- [EXERCISE GOAL] Each line below should be quoted exactly, please.
·····
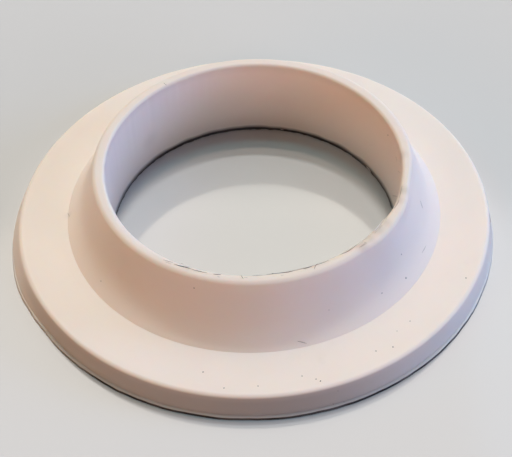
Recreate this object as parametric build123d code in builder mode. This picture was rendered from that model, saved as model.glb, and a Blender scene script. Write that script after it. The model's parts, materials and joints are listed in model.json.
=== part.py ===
"""One-piece rubber sealing ring: a flat flange with a hollow-sided, tapered neck around a straight bore."""
from build123d import *
import os
from math import radians, tan

os.makedirs("parts", exist_ok=True)

# Driving sizes, in millimetres and degrees
bore_diameter = 41.6  # straight hole through the ring
lip_width = 1.65  # from the bore to where the neck's slope would meet the crest
neck_rise = 9.0  # crest of the lip above the top of the flange
neck_spread = 4.55  # how much further out the neck's foot is than its top
flange_width = 7.65  # from the neck's foot to the foot of the outer wall
flange_thickness = 3.7
wall_draft = 9.0  # inward lean of the flange's outer wall, from vertical

# Rounds, hollows and edges
lip_inner_round = 0.9
lip_outer_round = 0.7
neck_hollow = 0.35  # depth of the neck's inward curve below a straight cone
rim_round = 0.8
bore_foot_chamfer = 0.25

# Moulding flash: a thin fin all round the foot of the outer wall, tapering to its edge
fin_reach = 0.3
fin_root_thickness = 0.4
fin_edge_thickness = 0.12
fin_lift = 0.15  # height of the fin's underside above the ring's underside

# Radii and heights that follow from the driving sizes
bore_radius = bore_diameter / 2
lip_corner_radius = bore_radius + lip_width
neck_foot_radius = lip_corner_radius + neck_spread
wall_foot_radius = neck_foot_radius + flange_width
fin_edge_radius = wall_foot_radius + fin_reach
wall_foot = fin_lift + fin_root_thickness
wall_top_radius = wall_foot_radius - (flange_thickness - wall_foot) * tan(radians(wall_draft))
crest = flange_thickness + neck_rise

# The section's corners that are rounded or chamfered, as (radius, height)
bore_foot = (bore_radius, 0)
lip_inner_corner = (bore_radius, crest)
lip_outer_corner = (lip_corner_radius, crest)
rim_corner = (wall_top_radius, flange_thickness)


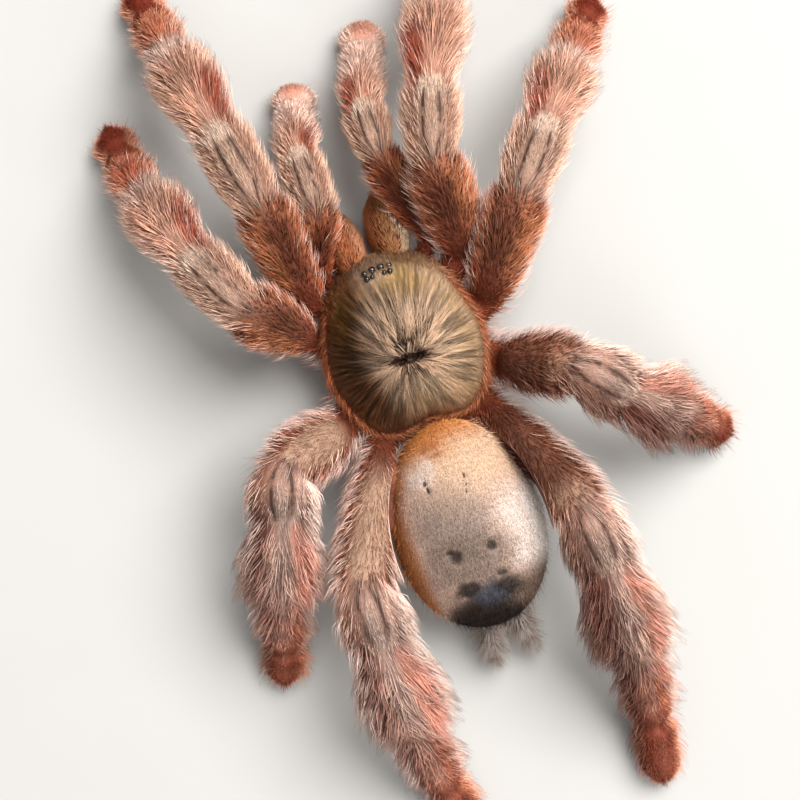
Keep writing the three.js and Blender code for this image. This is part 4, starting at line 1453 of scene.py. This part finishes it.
·····
- [COMPLETE RESPONSE]
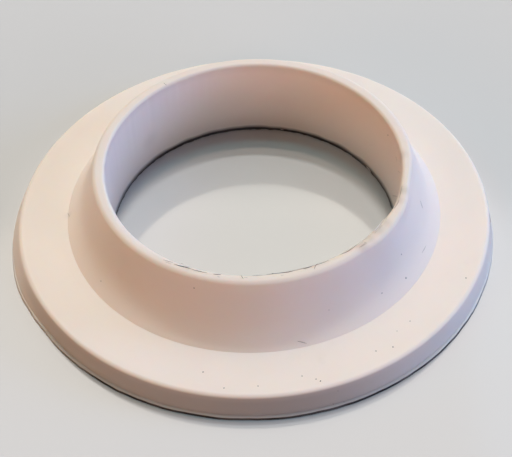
Recreate this object as parametric build123d code in builder mode. This picture was rendered from that model, saved as model.glb, and a Blender scene script. Write that script after it. The model's parts, materials and joints are listed in model.json.
=== part.py ===
"""One-piece rubber sealing ring: a flat flange with a hollow-sided, tapered neck around a straight bore."""
from build123d import *
import os
from math import radians, tan

os.makedirs("parts", exist_ok=True)

# Driving sizes, in millimetres and degrees
bore_diameter = 41.6  # straight hole through the ring
lip_width = 1.65  # from the bore to where the neck's slope would meet the crest
neck_rise = 9.0  # crest of the lip above the top of the flange
neck_spread = 4.55  # how much further out the neck's foot is than its top
flange_width = 7.65  # from the neck's foot to the foot of the outer wall
flange_thickness = 3.7
wall_draft = 9.0  # inward lean of the flange's outer wall, from vertical

# Rounds, hollows and edges
lip_inner_round = 0.9
lip_outer_round = 0.7
neck_hollow = 0.35  # depth of the neck's inward curve below a straight cone
rim_round = 0.8
bore_foot_chamfer = 0.25

# Moulding flash: a thin fin all round the foot of the outer wall, tapering to its edge
fin_reach = 0.3
fin_root_thickness = 0.4
fin_edge_thickness = 0.12
fin_lift = 0.15  # height of the fin's underside above the ring's underside

# Radii and heights that follow from the driving sizes
bore_radius = bore_diameter / 2
lip_corner_radius = bore_radius + lip_width
neck_foot_radius = lip_corner_radius + neck_spread
wall_foot_radius = neck_foot_radius + flange_width
fin_edge_radius = wall_foot_radius + fin_reach
wall_foot = fin_lift + fin_root_thickness
wall_top_radius = wall_foot_radius - (flange_thickness - wall_foot) * tan(radians(wall_draft))
crest = flange_thickness + neck_rise

# The section's corners that are rounded or chamfered, as (radius, height)
bore_foot = (bore_radius, 0)
lip_inner_corner = (bore_radius, crest)
lip_outer_corner = (lip_corner_radius, crest)
rim_corner = (wall_top_radius, flange_thickness)


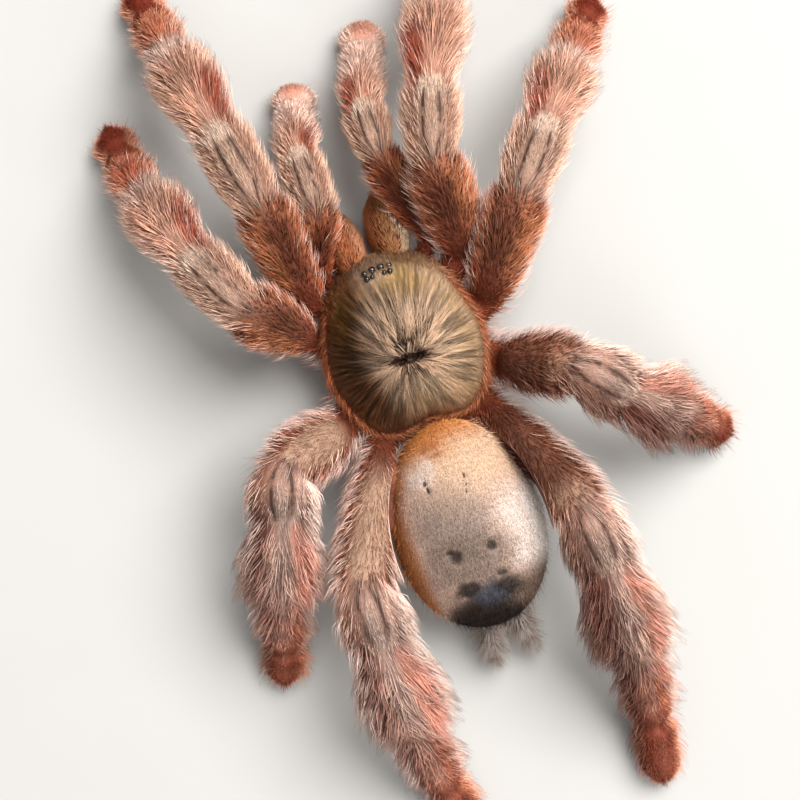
Keep writing the three.js and Blender code for this image. This is part 4, starting at line 1453 of scene.py. This part finishes it.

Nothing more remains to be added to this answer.